Last week, the Source spoke with Josephine Roller of the Coral Bay Garden Center, who has been working on getting the mulch to stay in the territory.

Roller said she became alarmed in late April when the piles of wood chips began disappearing from Coral Bay as part of an effort to clear the ball field by May 15, the deadline set by the Government of the Virgin Islands, FEMA, the U.S. Army Corps of Engineers (USACE,) and Ceres, the trucking company contracted to remove storm-related debris from St. John.

The matter has not been settled, and Rollers’ recent attempts to reach officials from Ceres and government have been futile, she said.
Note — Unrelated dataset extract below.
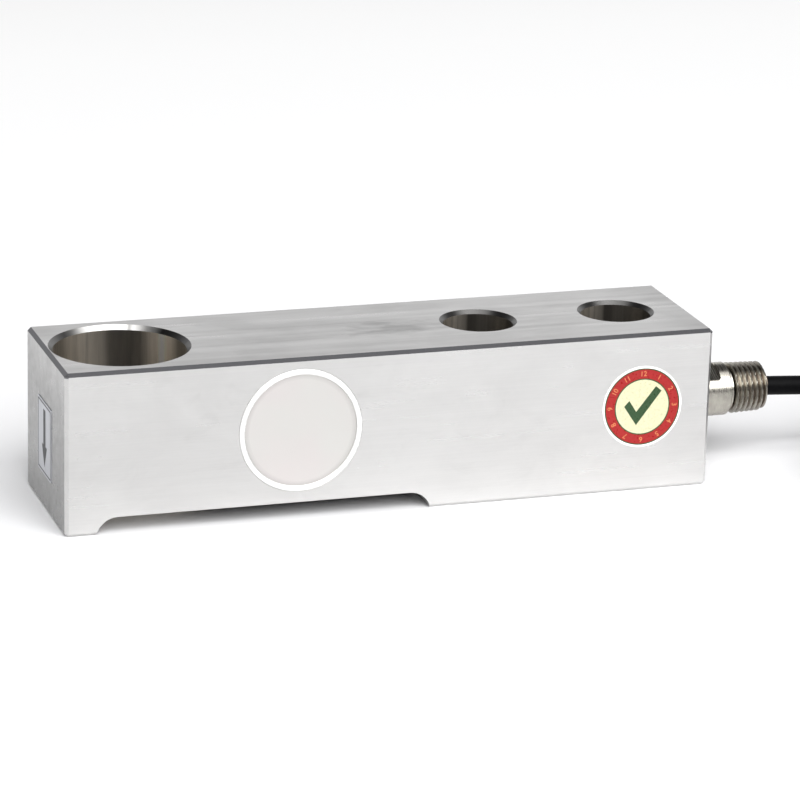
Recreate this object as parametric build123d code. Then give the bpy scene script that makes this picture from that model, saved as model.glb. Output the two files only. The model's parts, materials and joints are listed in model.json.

What to do with the estimated 750,000 cubic yards of vegetative debris throughout the territory has been a source of controversy. Mapp requested that the USACE burn the debris, but public opposition in November led the Senate to pass legislation to “ban the burn.” The governor vetoed the legislation, but his veto was overridden. Since then, the governor has decreed that all storm-related debris be transported off island.

The natural wood debris in Coral Bay has been processed twice through chippers and is suitable for turning into mulch or compost, according to a report made at an April 26 meeting of the St. John Long Term Recovery Team.

Farmers in the Virgin Islands struggle to maintain their soil health. Because of the territory’s steep terrain, they face serious erosion issues and topsoil is often in short supply.

Managing these piles of wood chips does require some expertise, according to Roller, explaining that she understood why officials might be reluctant to open the debris storage site to the public.

But, residents who want the mulch to stay local have collectively asked what the motives are for sending it off island. They would like to know what exporting it will cost versus keeping it here and managing the piles with adequate water, as well as determining a cost-effective and logical distribution plan for local use.